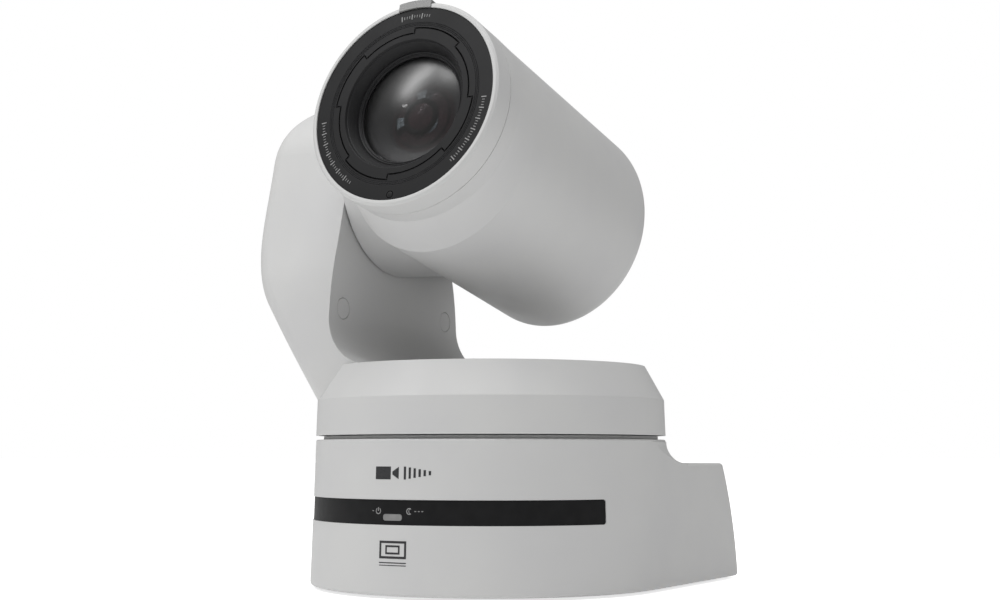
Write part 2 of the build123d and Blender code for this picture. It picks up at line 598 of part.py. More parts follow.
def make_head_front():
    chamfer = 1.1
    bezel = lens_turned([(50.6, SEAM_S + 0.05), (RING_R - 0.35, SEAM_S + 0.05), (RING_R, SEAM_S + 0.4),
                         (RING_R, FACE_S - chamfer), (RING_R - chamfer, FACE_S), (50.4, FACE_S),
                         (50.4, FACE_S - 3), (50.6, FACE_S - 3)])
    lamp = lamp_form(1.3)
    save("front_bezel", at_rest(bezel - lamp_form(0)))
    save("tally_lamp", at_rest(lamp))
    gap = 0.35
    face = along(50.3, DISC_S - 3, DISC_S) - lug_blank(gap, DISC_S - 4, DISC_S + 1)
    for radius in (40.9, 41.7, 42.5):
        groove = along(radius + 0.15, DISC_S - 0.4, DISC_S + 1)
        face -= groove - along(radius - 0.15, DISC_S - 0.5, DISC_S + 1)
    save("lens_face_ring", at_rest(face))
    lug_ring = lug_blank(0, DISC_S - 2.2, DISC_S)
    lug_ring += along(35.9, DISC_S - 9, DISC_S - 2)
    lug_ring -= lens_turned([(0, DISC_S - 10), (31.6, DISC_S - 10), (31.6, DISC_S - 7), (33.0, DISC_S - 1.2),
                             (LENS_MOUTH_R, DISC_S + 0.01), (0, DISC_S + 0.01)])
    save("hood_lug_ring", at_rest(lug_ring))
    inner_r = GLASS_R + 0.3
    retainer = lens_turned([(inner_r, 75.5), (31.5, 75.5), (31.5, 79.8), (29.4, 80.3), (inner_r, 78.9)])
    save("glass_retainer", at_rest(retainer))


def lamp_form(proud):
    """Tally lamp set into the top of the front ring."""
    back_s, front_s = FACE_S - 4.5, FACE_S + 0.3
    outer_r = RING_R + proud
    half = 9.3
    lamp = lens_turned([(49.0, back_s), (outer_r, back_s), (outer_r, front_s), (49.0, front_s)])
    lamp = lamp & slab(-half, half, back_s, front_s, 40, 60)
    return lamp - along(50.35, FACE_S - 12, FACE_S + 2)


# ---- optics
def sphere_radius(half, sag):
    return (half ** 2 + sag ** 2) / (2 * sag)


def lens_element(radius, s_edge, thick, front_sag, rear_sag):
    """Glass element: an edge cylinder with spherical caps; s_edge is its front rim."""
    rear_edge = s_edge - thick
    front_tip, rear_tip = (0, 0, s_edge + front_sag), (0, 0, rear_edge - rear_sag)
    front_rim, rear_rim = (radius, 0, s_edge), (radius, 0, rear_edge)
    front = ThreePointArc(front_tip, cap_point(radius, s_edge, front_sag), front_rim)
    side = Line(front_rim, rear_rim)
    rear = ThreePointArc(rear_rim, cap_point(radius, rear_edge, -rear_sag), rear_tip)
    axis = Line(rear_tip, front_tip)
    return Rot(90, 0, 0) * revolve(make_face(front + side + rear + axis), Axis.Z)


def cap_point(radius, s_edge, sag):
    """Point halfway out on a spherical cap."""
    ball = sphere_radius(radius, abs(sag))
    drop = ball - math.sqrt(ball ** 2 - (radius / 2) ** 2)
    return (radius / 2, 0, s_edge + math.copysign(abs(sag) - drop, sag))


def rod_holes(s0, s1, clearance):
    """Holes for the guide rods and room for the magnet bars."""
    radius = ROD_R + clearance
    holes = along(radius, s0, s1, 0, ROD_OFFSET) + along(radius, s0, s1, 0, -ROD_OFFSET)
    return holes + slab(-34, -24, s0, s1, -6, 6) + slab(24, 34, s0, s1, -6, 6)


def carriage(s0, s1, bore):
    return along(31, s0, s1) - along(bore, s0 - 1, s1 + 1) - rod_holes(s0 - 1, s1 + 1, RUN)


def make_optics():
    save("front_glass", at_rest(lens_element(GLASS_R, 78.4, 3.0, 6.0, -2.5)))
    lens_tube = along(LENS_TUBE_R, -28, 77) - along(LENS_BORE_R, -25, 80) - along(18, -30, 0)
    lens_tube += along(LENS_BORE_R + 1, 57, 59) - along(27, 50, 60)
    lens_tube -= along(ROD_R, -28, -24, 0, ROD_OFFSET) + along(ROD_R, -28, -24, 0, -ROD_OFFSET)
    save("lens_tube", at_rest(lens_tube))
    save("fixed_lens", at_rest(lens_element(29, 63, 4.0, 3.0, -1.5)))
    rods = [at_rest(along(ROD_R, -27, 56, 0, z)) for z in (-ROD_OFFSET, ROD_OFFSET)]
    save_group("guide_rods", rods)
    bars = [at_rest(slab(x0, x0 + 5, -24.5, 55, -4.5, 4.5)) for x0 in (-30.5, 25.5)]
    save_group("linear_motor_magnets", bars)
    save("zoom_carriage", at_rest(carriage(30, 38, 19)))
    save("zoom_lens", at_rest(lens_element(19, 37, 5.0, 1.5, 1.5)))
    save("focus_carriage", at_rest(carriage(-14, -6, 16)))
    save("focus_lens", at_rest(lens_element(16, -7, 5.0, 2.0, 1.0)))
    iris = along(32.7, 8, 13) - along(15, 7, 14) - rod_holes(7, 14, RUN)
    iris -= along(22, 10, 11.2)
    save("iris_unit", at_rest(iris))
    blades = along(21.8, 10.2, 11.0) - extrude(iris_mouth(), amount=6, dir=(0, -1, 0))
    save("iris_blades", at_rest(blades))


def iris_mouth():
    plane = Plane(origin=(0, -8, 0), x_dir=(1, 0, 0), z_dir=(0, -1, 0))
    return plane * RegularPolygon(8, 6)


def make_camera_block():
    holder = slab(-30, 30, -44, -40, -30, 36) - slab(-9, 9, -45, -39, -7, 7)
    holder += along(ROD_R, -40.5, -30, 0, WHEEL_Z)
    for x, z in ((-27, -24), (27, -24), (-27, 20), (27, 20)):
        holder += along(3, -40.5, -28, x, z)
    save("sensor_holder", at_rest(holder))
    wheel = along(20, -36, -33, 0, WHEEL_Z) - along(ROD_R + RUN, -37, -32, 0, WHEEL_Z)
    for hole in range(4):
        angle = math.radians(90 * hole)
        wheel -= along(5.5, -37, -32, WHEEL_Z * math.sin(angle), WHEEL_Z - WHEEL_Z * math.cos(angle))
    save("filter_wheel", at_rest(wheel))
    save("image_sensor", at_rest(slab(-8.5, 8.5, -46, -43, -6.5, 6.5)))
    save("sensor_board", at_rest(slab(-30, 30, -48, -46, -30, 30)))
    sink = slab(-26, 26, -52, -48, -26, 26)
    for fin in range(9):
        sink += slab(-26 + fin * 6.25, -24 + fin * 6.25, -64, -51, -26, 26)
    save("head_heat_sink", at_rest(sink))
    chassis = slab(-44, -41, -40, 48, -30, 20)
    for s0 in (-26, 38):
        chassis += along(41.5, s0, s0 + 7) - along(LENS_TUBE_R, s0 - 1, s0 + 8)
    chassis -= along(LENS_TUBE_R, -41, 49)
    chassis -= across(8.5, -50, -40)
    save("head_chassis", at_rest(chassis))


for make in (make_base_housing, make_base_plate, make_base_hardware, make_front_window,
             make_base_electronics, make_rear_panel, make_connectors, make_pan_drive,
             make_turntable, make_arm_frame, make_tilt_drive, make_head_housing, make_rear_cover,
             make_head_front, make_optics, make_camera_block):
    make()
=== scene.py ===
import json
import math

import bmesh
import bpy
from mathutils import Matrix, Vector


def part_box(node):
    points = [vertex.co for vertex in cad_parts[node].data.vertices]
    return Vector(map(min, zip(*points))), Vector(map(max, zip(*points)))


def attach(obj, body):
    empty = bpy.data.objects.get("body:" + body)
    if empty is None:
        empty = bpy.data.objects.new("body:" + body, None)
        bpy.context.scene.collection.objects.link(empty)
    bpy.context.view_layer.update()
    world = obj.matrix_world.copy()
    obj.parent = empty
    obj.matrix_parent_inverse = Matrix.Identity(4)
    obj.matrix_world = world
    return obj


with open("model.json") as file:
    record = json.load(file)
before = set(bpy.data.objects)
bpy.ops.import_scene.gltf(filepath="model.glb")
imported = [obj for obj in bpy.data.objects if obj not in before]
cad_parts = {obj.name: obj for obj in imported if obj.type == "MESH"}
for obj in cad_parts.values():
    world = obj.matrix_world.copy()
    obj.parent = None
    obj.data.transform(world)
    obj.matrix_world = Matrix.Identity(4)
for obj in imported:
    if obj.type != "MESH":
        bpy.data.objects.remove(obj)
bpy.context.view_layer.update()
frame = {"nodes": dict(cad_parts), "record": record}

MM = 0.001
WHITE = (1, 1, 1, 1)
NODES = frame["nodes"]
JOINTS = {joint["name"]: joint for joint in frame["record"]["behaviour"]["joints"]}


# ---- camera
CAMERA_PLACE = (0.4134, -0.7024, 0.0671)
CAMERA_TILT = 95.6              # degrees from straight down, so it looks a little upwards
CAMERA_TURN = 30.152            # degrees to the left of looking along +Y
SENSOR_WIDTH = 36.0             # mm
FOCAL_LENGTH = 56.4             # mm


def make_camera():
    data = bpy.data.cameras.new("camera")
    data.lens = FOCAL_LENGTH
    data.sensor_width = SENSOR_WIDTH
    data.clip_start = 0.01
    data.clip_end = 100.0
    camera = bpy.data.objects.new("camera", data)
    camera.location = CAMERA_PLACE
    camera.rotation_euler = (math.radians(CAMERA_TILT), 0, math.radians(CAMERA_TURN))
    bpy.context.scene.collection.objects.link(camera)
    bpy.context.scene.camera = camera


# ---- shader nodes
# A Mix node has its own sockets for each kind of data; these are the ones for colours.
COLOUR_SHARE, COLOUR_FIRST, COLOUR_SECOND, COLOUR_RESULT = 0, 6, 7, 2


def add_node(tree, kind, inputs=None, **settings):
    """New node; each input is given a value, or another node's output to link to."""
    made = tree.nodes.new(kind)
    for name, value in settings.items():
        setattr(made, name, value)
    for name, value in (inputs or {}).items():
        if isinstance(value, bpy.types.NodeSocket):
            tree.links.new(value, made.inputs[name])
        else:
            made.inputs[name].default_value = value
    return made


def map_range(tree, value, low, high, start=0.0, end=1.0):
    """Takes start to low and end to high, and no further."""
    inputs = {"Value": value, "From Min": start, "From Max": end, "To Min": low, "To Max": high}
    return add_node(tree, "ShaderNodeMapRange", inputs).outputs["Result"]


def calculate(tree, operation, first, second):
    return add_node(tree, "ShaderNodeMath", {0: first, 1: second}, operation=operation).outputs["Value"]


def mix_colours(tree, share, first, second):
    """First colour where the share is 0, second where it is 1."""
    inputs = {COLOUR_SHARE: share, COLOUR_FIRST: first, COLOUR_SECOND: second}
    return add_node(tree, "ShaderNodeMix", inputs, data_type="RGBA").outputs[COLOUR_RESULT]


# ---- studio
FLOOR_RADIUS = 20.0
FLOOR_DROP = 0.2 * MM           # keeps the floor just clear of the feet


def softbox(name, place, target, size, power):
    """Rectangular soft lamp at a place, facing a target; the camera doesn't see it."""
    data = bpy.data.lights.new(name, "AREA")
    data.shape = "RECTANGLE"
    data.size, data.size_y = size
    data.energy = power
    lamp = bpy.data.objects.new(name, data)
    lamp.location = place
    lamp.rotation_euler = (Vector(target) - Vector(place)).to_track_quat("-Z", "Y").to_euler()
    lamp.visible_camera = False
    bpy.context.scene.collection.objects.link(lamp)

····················

Look above for the line that contains "for make in". Starting there, transcribe every line exactly until you have copied the line that contains "obj.data.transform(world)".

for make in (make_base_housing, make_base_plate, make_base_hardware, make_front_window,
             make_base_electronics, make_rear_panel, make_connectors, make_pan_drive,
             make_turntable, make_arm_frame, make_tilt_drive, make_head_housing, make_rear_cover,
             make_head_front, make_optics, make_camera_block):
    make()
=== scene.py ===
import json
import math

import bmesh
import bpy
from mathutils import Matrix, Vector


def part_box(node):
    points = [vertex.co for vertex in cad_parts[node].data.vertices]
    return Vector(map(min, zip(*points))), Vector(map(max, zip(*points)))


def attach(obj, body):
    empty = bpy.data.objects.get("body:" + body)
    if empty is None:
        empty = bpy.data.objects.new("body:" + body, None)
        bpy.context.scene.collection.objects.link(empty)
    bpy.context.view_layer.update()
    world = obj.matrix_world.copy()
    obj.parent = empty
    obj.matrix_parent_inverse = Matrix.Identity(4)
    obj.matrix_world = world
    return obj


with open("model.json") as file:
    record = json.load(file)
before = set(bpy.data.objects)
bpy.ops.import_scene.gltf(filepath="model.glb")
imported = [obj for obj in bpy.data.objects if obj not in before]
cad_parts = {obj.name: obj for obj in imported if obj.type == "MESH"}
for obj in cad_parts.values():
    world = obj.matrix_world.copy()
    obj.parent = None
    obj.data.transform(world)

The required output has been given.